CHALLENGE »
Repeat the lines below exactly as written, please, from the line with "obj.matrix_world = world" to the line with "imported = [obj", both lines included, and no others.

begin SOURCE DATA

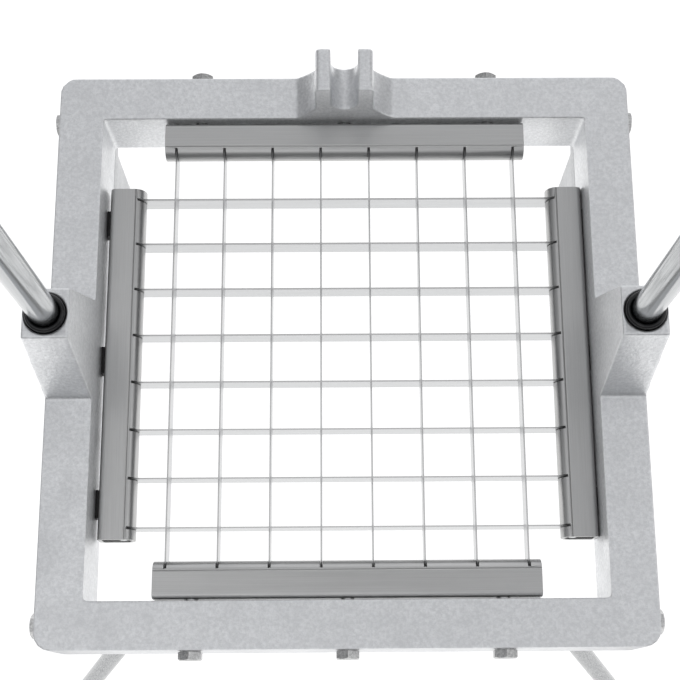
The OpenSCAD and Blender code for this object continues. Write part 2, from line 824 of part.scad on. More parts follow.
module pusher_block() {
    color(cast_colour) at_head() difference() {
        union() {
            translate([0, 0, block_bottom]) linear_extrude(block_plate_t)
                rounded_square(block_w, block_w, block_corner_r);
            for (i = [1:cells], j = [1:cells])
                translate([blade_first + (i - 1 / 2) * blade_pitch - finger_w / 2,
                           blade_first + (j - 1 / 2) * blade_pitch - finger_w / 2, finger_bottom])
                cube([finger_w, finger_w, finger_len + over]);
        }
        for (x = [-1, 1], y = [-1, 1])
            translate([x * block_screw_x, y * block_screw_x, block_bottom + sheet_t])
            cylinder(h = block_plate_t, d = block_screw_d + 2 * fixed_gap);
    }
}

module block_screws() {
    color(bright_colour) at_head() for (x = [-1, 1], y = [-1, 1])
        translate([x * block_screw_x, y * block_screw_x, pad_top]) {
            difference() {
                cylinder(h = block_screw_head_h, d = block_screw_head_d);
                translate([0, 0, block_screw_head_h / 2])
                    hex_head(block_screw_d, block_screw_head_h);
            }
            translate([0, 0, -pad_plate_t - block_plate_t / 2])
                cylinder(h = pad_plate_t + block_plate_t / 2 + over, d = block_screw_d);
        }
}

// A pin along X with a head on the right and a washer and its peened end on the left
module headed_pin(d, half_len) {
    rod_x(d, -half_len - pin_head_t - pin_groove_out, half_len + over);
    rod_x(d + 2 * pin_head_rim, half_len, half_len + pin_head_t);
    rod_x(d + 2 * pin_head_rim, -half_len - pin_head_t, -half_len);
}

module hinge_pin() {
    color(bright_colour) at_head() translate([0, 0, hinge_h])
        headed_pin(hinge_pin_d, ear_gap / 2 + ear_t);
}

// Lever

module lever() {
    color(cast_colour) at_lever() difference() {
        union() {
            along_x(lever_t) {
                circle(ear_r);
                translate([arm_len, 0]) circle(arm_end_w / 2);
                polygon([[0, arm_root_w / 2], [arm_len, arm_end_w / 2],
                         [arm_len, -arm_end_w / 2], [0, -arm_root_w / 2]]);
                rotate(handle_angle) translate([0, -arm_root_w / 2])
                    square([socket_start + over, arm_root_w]);
            }
            at_handle() translate([0, 0, socket_start]) cylinder(h = socket_len, d = socket_d);
        }
        rod_x(hinge_pin_d + 2 * running_gap, -lever_t, lever_t);
        translate([0, arm_len, 0]) rod_x(link_pin_d + 2 * fixed_gap, -lever_t, lever_t);
        translate([-fork_gap / 2, arm_len - fork_depth, -arm_root_w])
            cube([fork_gap, fork_depth + arm_end_w, 2 * arm_root_w]);
        translate([0, park_at, 0]) rod_x(clevis_pin_d + 2 * running_gap, -lever_t, lever_t);
        at_handle() translate([0, 0, socket_start + sheet_t])
            cylinder(h = socket_len + over, d = handle_rod_d + 2 * fixed_gap);
        at_handle() translate([0, 0, handle_pin_at])
            rod_x(handle_pin_d + 2 * fixed_gap, -socket_d, socket_d);
    }
}

// The handle's rod ends inside the grip
module handle_rod() {
    color(bright_colour) at_lever() at_handle() difference() {
        translate([0, 0, socket_start + sheet_t])
            cylinder(h = handle_len - grip_end_t - socket_start - sheet_t, d = handle_rod_d);
        translate([0, 0, handle_pin_at])
            rod_x(handle_pin_d + 2 * fixed_gap, -socket_d, socket_d);
    }
}

module handle_pin() {
    color(bright_colour) at_lever() at_handle() translate([0, 0, handle_pin_at])
        rod_x(handle_pin_d, -socket_d / 2, socket_d / 2);
}

module grip() {
    neck_r = grip_neck_d / 2;
    end_r = grip_d / 2;
    start = handle_len - grip_len;
    color(rubber_colour) at_lever() at_handle() translate([0, 0, start]) difference() {
        rotate_extrude() intersection() {
            union() {
                polygon([[0, 0], [neck_r - shoe_wall, 0], [neck_r, shoe_wall],
                         [end_r, grip_len - end_r], [0, grip_len - end_r]]);
                translate([0, grip_len - end_r]) circle(end_r);
            }
            square([end_r, grip_len]);
        }
        translate([0, 0, -over])
            cylinder(h = grip_len - grip_end_t + over + fixed_gap, d = handle_rod_d + 2 * fixed_gap);
    }
}

module link_pin() {
    color(bright_colour) at_lever() translate([0, arm_len, 0])
        headed_pin(link_pin_d, lever_t / 2);
}

// Link, which hangs straight down from the lever's fork

module at_link() {
    at_frame() translate([0, arm_tip.x, arm_tip.y]) children();
}

module link() {
    color(steel_colour) at_link() difference() {
        along_x(link_t) {
            circle(d = link_top_eye_d);
            translate([-link_w / 2, link_foot_len - link_len]) square([link_w, link_len - link_foot_len]);
            hull() {
                translate([0, -link_len]) circle(d = link_foot_eye_d);
                translate([-link_w / 2, link_foot_len - link_len]) square([link_w, over]);
            }
        }
        rod_x(link_pin_d + 2 * running_gap, -link_t, link_t);
        translate([0, 0, -link_len]) rod_x(clevis_pin_d + 4 * running_gap, -link_t, link_t);
    }
}

// Release pin, which joins the link to the clevis and is parked in the lever here

module release_pin() {
    head_x = lever_t / 2 + side_gap;
    color(bright_colour) at_lever() translate([0, park_at, 0]) difference() {
        union() {
            rod_x(clevis_pin_d, head_x - release_len, head_x + over);
            rod_x(release_head_d, head_x, head_x + release_head_t);
            rod_x(clevis_pin_d, head_x, head_x + release_head_t + release_eye_len);
        }
        translate([head_x + release_head_t + release_eye_len / 2, 0, 0])
            rotate([-arm_rest_angle, 0, 0])
            rod_y(ring_hole_d, -clevis_pin_d, clevis_pin_d);
    }
}

// The pull ring hangs through the eye, plumb at rest
module release_ring() {
    head_x = lever_t / 2 + side_gap;
    ring_r = (release_ring_d - ring_wire_d) / 2;
    color(bright_colour) at_lever() translate([
        head_x + release_head_t + release_eye_len / 2, park_at, 0])
        rotate([-arm_rest_angle, 0, 0]) translate([0, 0, -ring_r])
        rotate([0, 90, 0]) rotate_extrude() translate([ring_r, 0]) circle(d = ring_wire_d);
}

base_frame();
left_rear_leg();
right_rear_leg();
left_front_leg();
right_front_leg();
front_foot_pads();
rear_foot_pads();
leg_clamp_bolts();
front_holder();
rear_holder();
left_holder();
right_holder();
front_retaining_rod();
rear_retaining_rod();
left_retaining_rod();
right_retaining_rod();
front_nut_bar();
rear_nut_bar();
front_tension_bolts();
rear_tension_bolts();
left_holder_keys();
right_holder_keys();
for (i = [1:cells + 1]) long_blade(i);
for (i = [1:cells + 1]) cross_blade(i);
left_guide_rod();
right_guide_rod();
guide_rod_nuts();
left_bumper_ring();
right_bumper_ring();
guide_rod_caps();
pusher_head();
head_bushes();
pusher_block();
block_screws();
hinge_pin();
lever();
handle_rod();
handle_pin();
grip();
link_pin();
link();
release_pin();
release_ring();
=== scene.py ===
# %% [markdown]
# # A french fry cutter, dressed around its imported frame
#
# The real object is an upright cutter: a sand-cast square frame with crossed blades, two polished
# guide rods, and a lever that pushes a block of fingers through the cells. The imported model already
# holds every piece at its real size. This lesson gives each piece its edges, its surface and its
# light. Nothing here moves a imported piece: one whose shape is plain is hidden and replaced in place.

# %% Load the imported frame
import json
import math

import bmesh
import bpy
from mathutils import Matrix, Vector


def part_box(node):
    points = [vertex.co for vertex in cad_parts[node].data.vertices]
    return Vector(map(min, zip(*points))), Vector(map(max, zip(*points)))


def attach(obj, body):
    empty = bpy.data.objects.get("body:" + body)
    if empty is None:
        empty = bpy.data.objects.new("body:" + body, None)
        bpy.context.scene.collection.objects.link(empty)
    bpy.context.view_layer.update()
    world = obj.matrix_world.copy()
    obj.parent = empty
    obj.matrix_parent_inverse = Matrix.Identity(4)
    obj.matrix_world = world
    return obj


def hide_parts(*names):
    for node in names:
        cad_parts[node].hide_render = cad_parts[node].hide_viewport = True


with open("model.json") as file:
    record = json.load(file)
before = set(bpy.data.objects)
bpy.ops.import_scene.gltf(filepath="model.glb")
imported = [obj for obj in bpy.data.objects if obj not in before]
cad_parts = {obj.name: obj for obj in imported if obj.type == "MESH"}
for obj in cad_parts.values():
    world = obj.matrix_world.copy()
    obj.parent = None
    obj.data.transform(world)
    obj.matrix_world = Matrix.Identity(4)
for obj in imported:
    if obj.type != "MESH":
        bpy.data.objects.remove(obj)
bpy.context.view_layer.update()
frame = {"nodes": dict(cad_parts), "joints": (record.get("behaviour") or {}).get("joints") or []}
scene = bpy.context.scene
MM = 0.001

# %% [markdown]
# ## Where things are
#
# Sizes are in millimetres and are turned into metres when a mesh is made. Places come from the
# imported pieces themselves, so that they follow the model if it is packed again with other sizes.
# The middle of the frame's top face is the reference point for the frame's fittings and the camera.

# %% Reference places
FRAME_DEPTH = 16
frame_low, frame_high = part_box("base_frame")
frame_y = (frame_low.y + frame_high.y) / 2
top_z = frame_low.z + FRAME_DEPTH * MM
top_middle = Vector((0, frame_y, top_z))
joints = {joint["name"]: joint for joint in frame["joints"]}
hinge = Vector(joints["lever_swing"]["pos_m"])
arm_tip = Vector(joints["link_swing"]["pos_m"])
print("middle of the frame's top:", [round(value, 4) for value in top_middle])


def box_middle(node):
    """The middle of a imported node's box."""
    low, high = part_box(node)
    return (low + high) / 2


handle_axis = (box_middle("handle_rod") - hinge).normalized()
print("the handle points along", [round(value, 3) for value in handle_axis])

# %% [markdown]
# ## The camera
#
# A photograph of this object looks down into the cells from a little in front of the frame. Its lens
# and place were worked out from the frame's straight edges, so the same camera shows every piece
# where the photograph has it. The picture is the upper part of a taller one, so the lens's axis meets
# it below its middle, which is what a camera's shift is for.

# %% Camera
PICTURE_SIZE = 680
FOCAL_PIXELS = 1152
AXIS_RIGHT_PIXELS, AXIS_DOWN_PIXELS = 13.4, 118.3
SENSOR_WIDTH = 36
CAMERA_PLACE = Vector((-0.4, -90.6, 278.2))
CAMERA_TURNS = (12.53, -0.33, -0.43)


def linked(name, data):
    """A new object in the scene."""
    piece = bpy.data.objects.new(name, data)
    scene.collection.objects.link(piece)
    return piece


def make_camera():
    """A camera that looks down and a little forwards at the cells."""
    data = bpy.data.cameras.new("camera")
    data.sensor_width = SENSOR_WIDTH
    data.lens = SENSOR_WIDTH * FOCAL_PIXELS / PICTURE_SIZE
    data.shift_x = -AXIS_RIGHT_PIXELS / PICTURE_SIZE
    data.shift_y = AXIS_DOWN_PIXELS / PICTURE_SIZE
    camera = linked("camera", data)
    camera.location = top_middle + CAMERA_PLACE * MM
    camera.rotation_euler = [math.radians(turn) for turn in CAMERA_TURNS]
    scene.camera = camera
    print(f"lens {data.lens:.1f} mm")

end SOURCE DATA

SOLUTION TO THE PROBLEM »
    obj.matrix_world = world
    return obj


def hide_parts(*names):
    for node in names:
        cad_parts[node].hide_render = cad_parts[node].hide_viewport = True


with open("model.json") as file:
    record = json.load(file)
before = set(bpy.data.objects)
bpy.ops.import_scene.gltf(filepath="model.glb")
imported = [obj for obj in bpy.data.objects if obj not in before]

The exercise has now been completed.